We solved the leap year problem by introducing the 19-year cycle, but showed that there is an error of 2 hours in each cycle, or about 1 day every 200 years! This means that in 20,000 years we'll be observing Pesach in the summer! In 79,000 years, we'll cycle back around all the way, and (the most useless fact available) in around 300 million years, the number of the Gregorian year will be greater than the number of the Hebrew year.

We introduced the molad (mean lunar conjunction) and the general algorithm for calculating everything there is to know about a year:
  1. Leap or not? (Divide by 19 and find the remainder)
  2. Find the molad of Tishrei for this year and next.
  3. Find the date of Rosh Hashanah for this year and next.
  4. Subtract the dates in #3, and find the number of days in the year.
  5. Assign a number of days to each month based on #4.
The last two days of the class were devoted to fleshing out the details of #2 and #3. We looked at the source for molad tohu (the beginning of Tishrei in the year 1), explained in Tosafot to Rosh Hashanah 8a-b. I think this is a fabulous example of the rabbis shooting an arrow and then painting a bull's-eye around it. They knew roughly when the molad had to be, so they used the sources creatively to come up with a justification (of course Adam sanctified the new moon at the time when he was commanded not to eat from the tree!). And if the molad had to be two days earlier, they would have said that the molad happened on the 4th day (when the moon was created). Based on this, you can find the molad of any month, just by adding the number of months that have elapsed since then.
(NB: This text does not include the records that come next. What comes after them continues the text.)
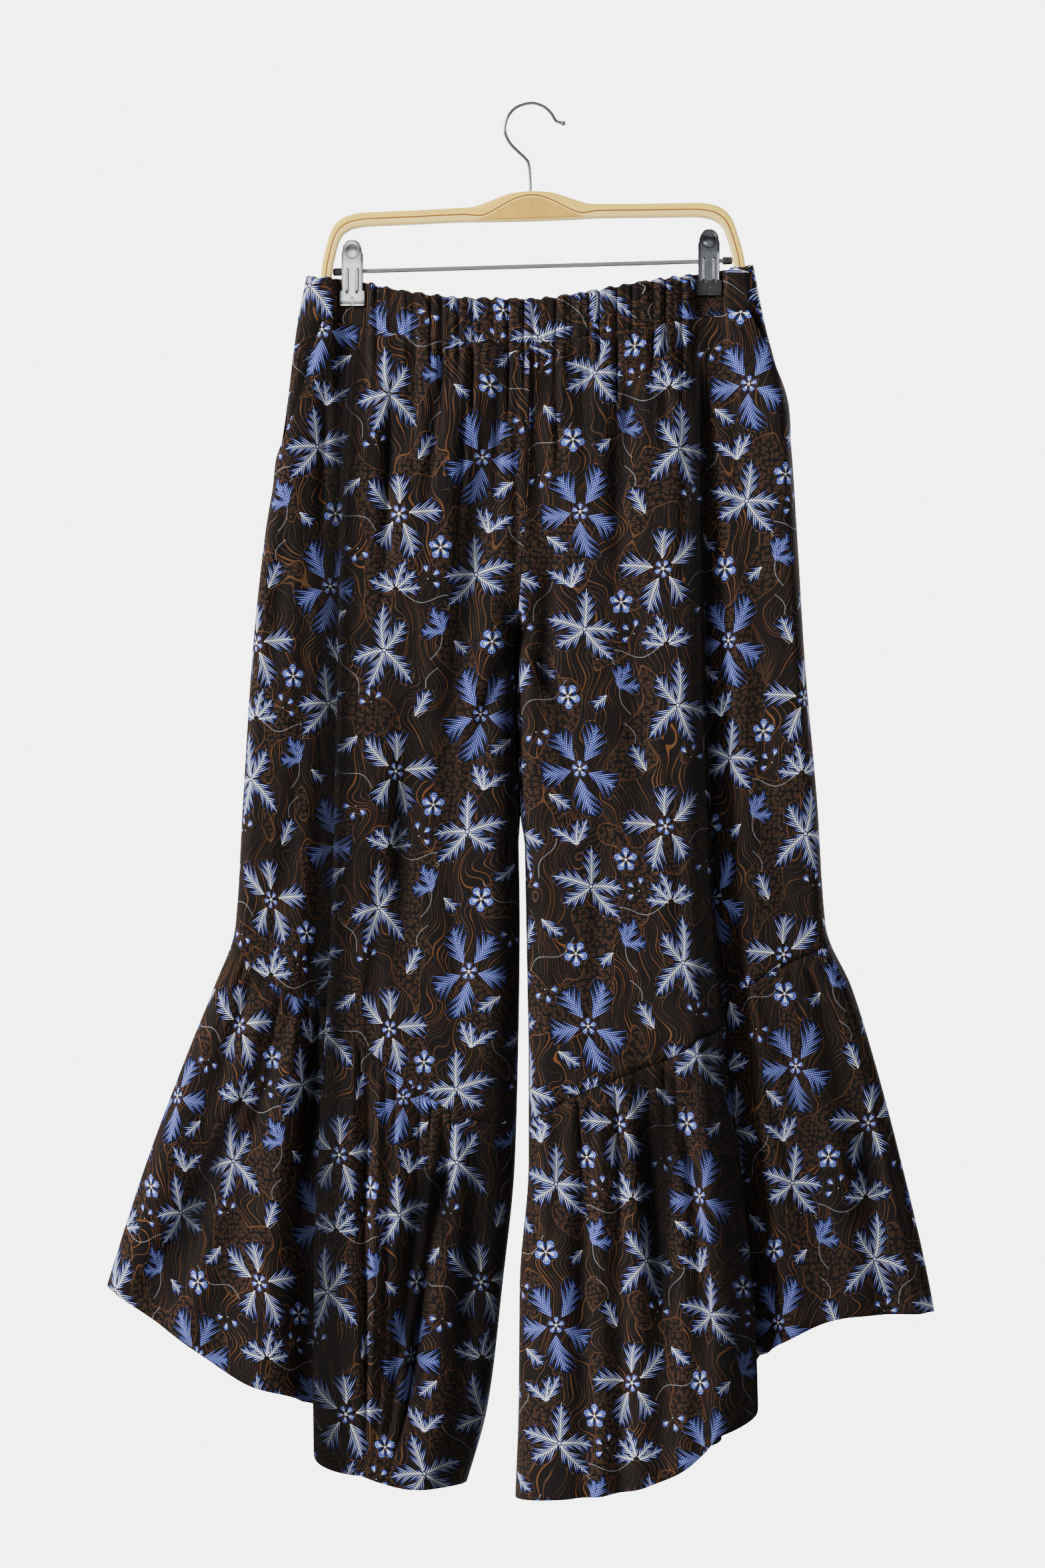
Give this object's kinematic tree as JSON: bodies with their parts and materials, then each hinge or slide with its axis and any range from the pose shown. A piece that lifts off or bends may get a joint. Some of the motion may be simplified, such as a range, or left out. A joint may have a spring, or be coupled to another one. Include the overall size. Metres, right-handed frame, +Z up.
{
  "type": "batik trousers on a clip hanger",
  "caption": "Wide-leg batik trousers with a gathered waist and diagonal gathered flounces, hung flat from a wooden hanger with chromed clips.",
  "frame": {"origin": "inside the crest of the hanger's hook, where a rail or wall hook carries it", "axes": "+Z up, +X to the right as the front is seen, the front faces -Y"},
  "size_m": [0.7451, 0.0897, 1.2548],
  "materials": {
    "batik": "printed plain-weave cotton, matt",
    "pale_wood": "clear satin lacquer over bent laminated wood",
    "tan_wood": "clear satin lacquer",
    "chrome_wire": "bright plated wire",
    "clip_chrome": "bright plated pressed sheet",
    "black_rubber": "matt"
  },
  "bodies": {
    "root": {"waistband_front": "batik", "left_leg_front": "batik", "left_flounce_front": "batik", "right_leg_front": "batik", "right_flounce_front": "batik", "waistband_back": "batik", "left_leg_back": "batik", "left_flounce_back": "batik", "right_leg_back": "batik", "right_flounce_back": "batik", "pocket_facing_left": "batik", "pocket_facing_right": "batik", "hanger_frame": "pale_wood", "hanger_block": "tan_wood", "hanger_rod": "chrome_wire", "hanger_hook": "chrome_wire", "rod_cap_left": "black_rubber", "clip_left_front": "clip_chrome", "clip_left_back": "clip_chrome", "clip_left_barrel": "clip_chrome", "rod_cap_right": "black_rubber", "clip_right_front": "clip_chrome", "clip_right_back": "clip_chrome", "clip_right_barrel": "clip_chrome"}
  },
  "joints": []
}
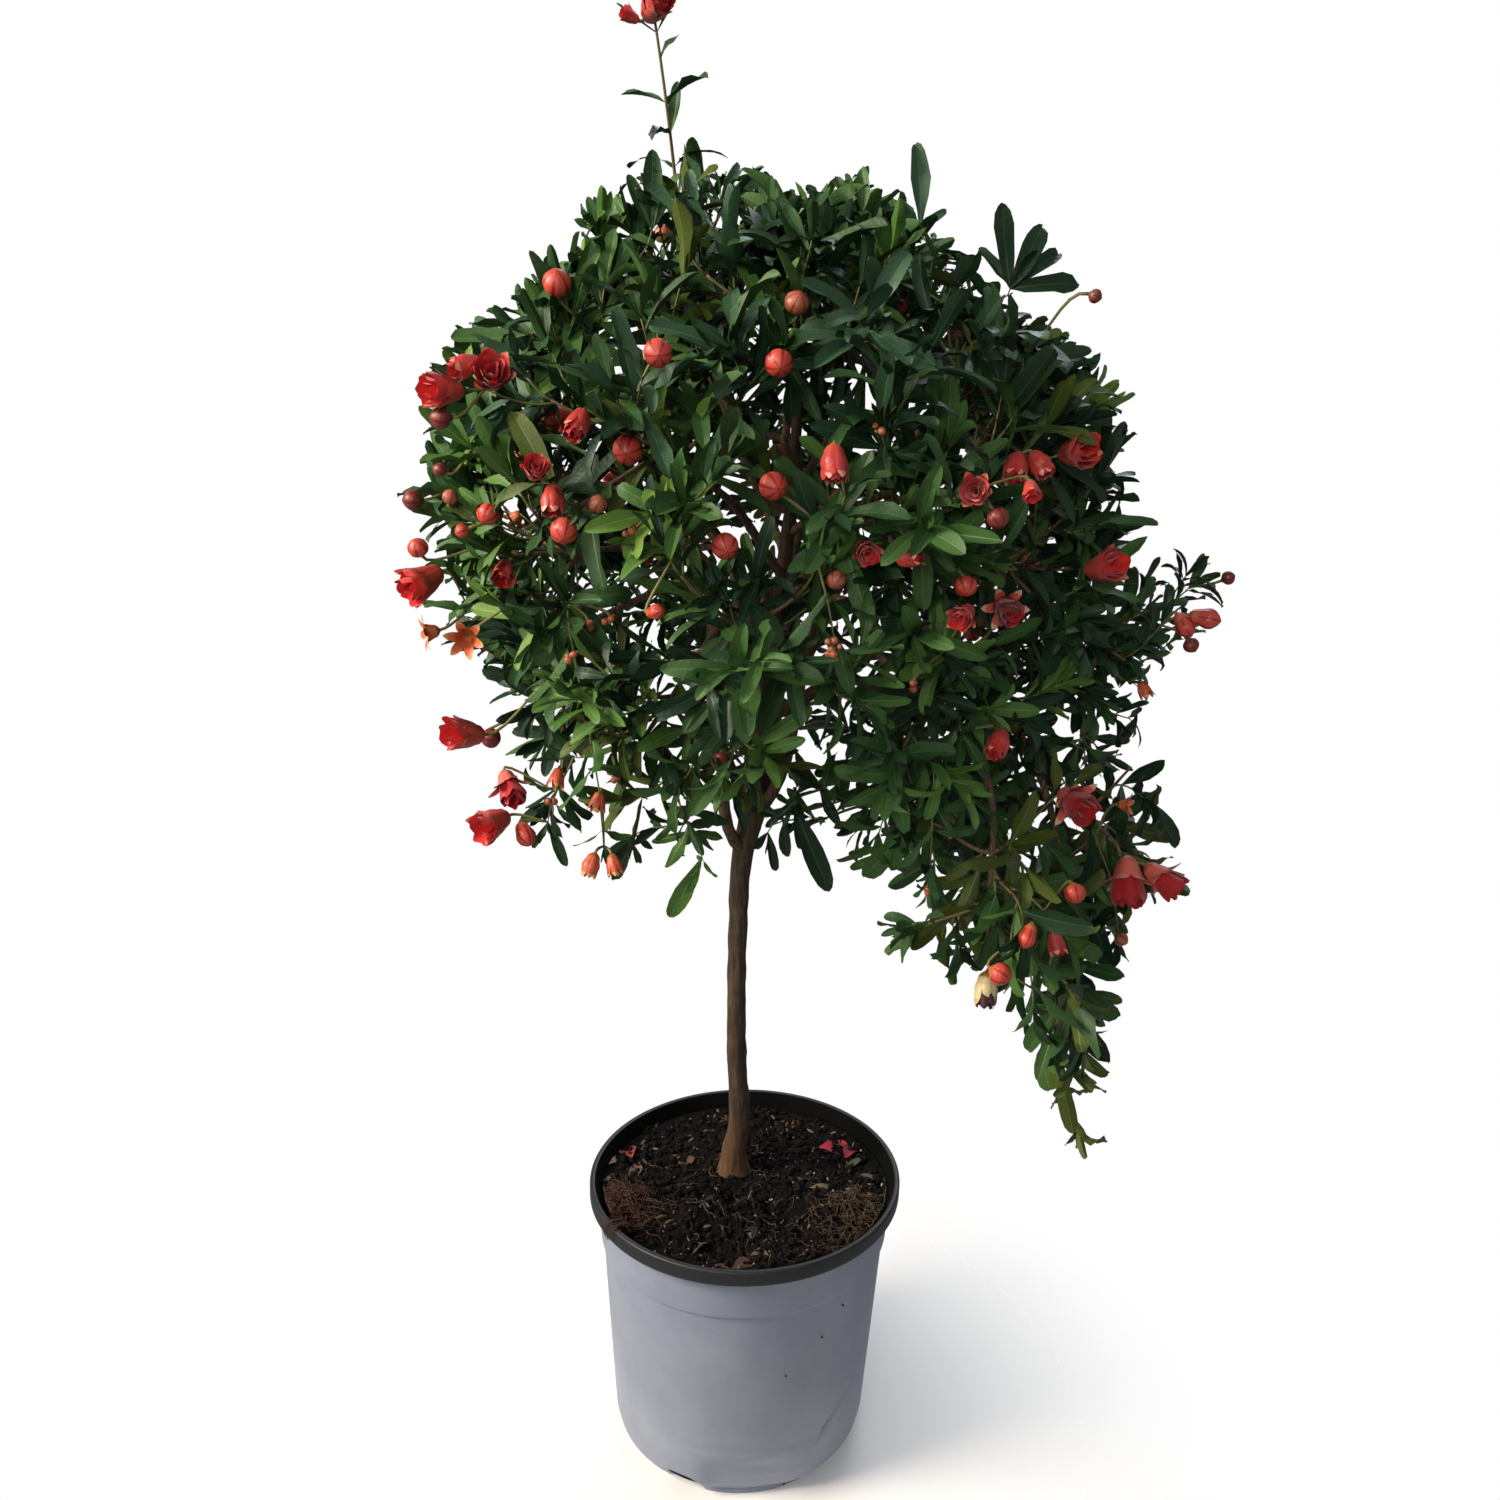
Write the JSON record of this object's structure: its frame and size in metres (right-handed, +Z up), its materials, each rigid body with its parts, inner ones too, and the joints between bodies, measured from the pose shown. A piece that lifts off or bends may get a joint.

We looked at all four dechiyot (rules for postponing Rosh Hashanah later than the date of the molad). A whopping three of them come into play for this year (all of them except GaTaRaD, or as someone suggested, GaToRaDe), including the elusive BeTUTeKaPoT!!! BeTUTeKaPoT happens on average once every 190 years! The last time was in 1927, and the next won't be until 2252, so for most of us, this will be the only BeTUTeKaPoT of our lifetimes. This rule moves the upcoming Rosh Hashanah from Monday to Tuesday, in order to add an extra day to the year, so that it won't have the illegal length of 382 days. It's so rare because it only applies to the Rosh Hashanah following a leap year, and only when the molad of Tishrei falls into a specific 2.5-hour range out of the entire week.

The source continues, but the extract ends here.